Pro Tip: Don't deal with guys on here with 90% of their posts being classifieds.


----------



## metalvince333 (Nov 3, 2010)

Randy said:


> No references to accounts on other sites? Did you pay cash, check, money order or paypal?


 paypal with the gift option so IMO im screwed cause being a gift I guess you cant really complain that you didnt get your candy afterwards...not like if it was a gift to my girlfriend, then I could.. but yeah...do you know anything 'bout that? 

Thanks


MaxOfMetal said:


> Look into the member "Red Witch". He too was banned, and they shared the same IP address (as in they're more than likely the exact same person). Apparently Hex/Red Witch ripped several people off on a few different sites.
> 
> Pro Tip: Don't deal with guys on here with 90% of their posts being classifieds.


yeah I guess so... ill def. ask for more references next time

thanks!


----------



## Randy (Nov 3, 2010)

metalvince333 said:


> paypal with the gift option so IMO im screwed cause being a gift I guess you cant really complain that you didnt get your candy afterwards...not like if it was a gift to my girlfriend, then I could.. but yeah...do you know anything 'bout that?



From what I've heard, "Gift option" eliminates your ability to contest the transaction, unfortunately. It can't hurt to check, though. 

The avenue you're likely to have better luck with would be using the paypal information to contact the authorities in his area and provide as much evidence as you can.


----------



## MaxOfMetal (Nov 3, 2010)

Did you use money from within your PayPal account or did you use a Debit/Credit card through PayPal? If you use a bank issues card you can reverse the charge and get all your money back.


----------



## StupidDav (Nov 4, 2010)

I had a run in with Hex a while ago, my item was "lost in the post" - he stalled for ages over giving me a tracking number, various different excuses, eventually gave me a tracking number that didn't work, he stalled for a week before saying it had been lost in the post and he'd refund me, stalled over refunding me, eventually I said I need the refund done today or I'll open a dispute, then he finally refunded me. 

Just after I sent the money I had a search and found he had sold the same thing he was selling me to some guy on Jemsite (I think) this started alarm bells. He was using his ebay name of Cold Machine, just checked over there and he's now banned.

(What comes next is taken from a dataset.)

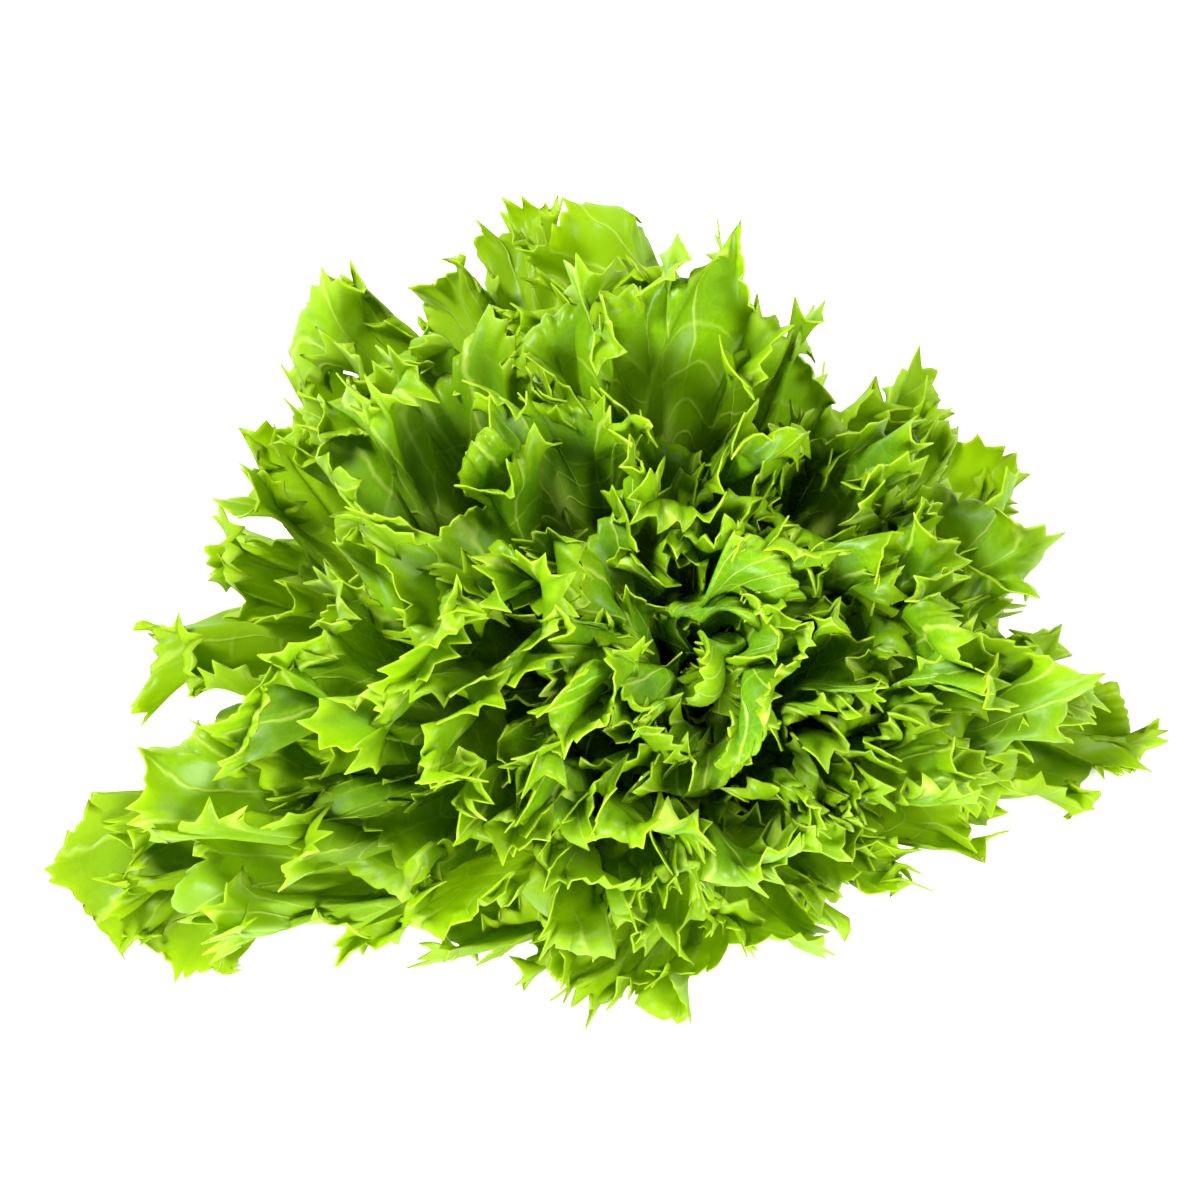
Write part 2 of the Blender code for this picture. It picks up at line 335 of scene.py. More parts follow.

If theres any info you need, copies of the PMs that got sent, his ebay ID, his full name from Paypal (if you don't already have it) then just PM me, I'll be happy to provide any info I can.

 fuckin scammers.


----------



## Adversor (Dec 7, 2010)

Rig-Talk &bull; View topic - FS: Mako MAK4, ISP Theta pre,Rocktron Piranha,price drop


----------



## matt397 (Dec 7, 2010)

busted


----------



## Stealthdjentstic (Dec 7, 2010)

Report the thread as well...


----------



## end (Apr 14, 2011)

thats so bad.  i hate people like that man. you should be sending checks , then the bank can make it easier to you.


----------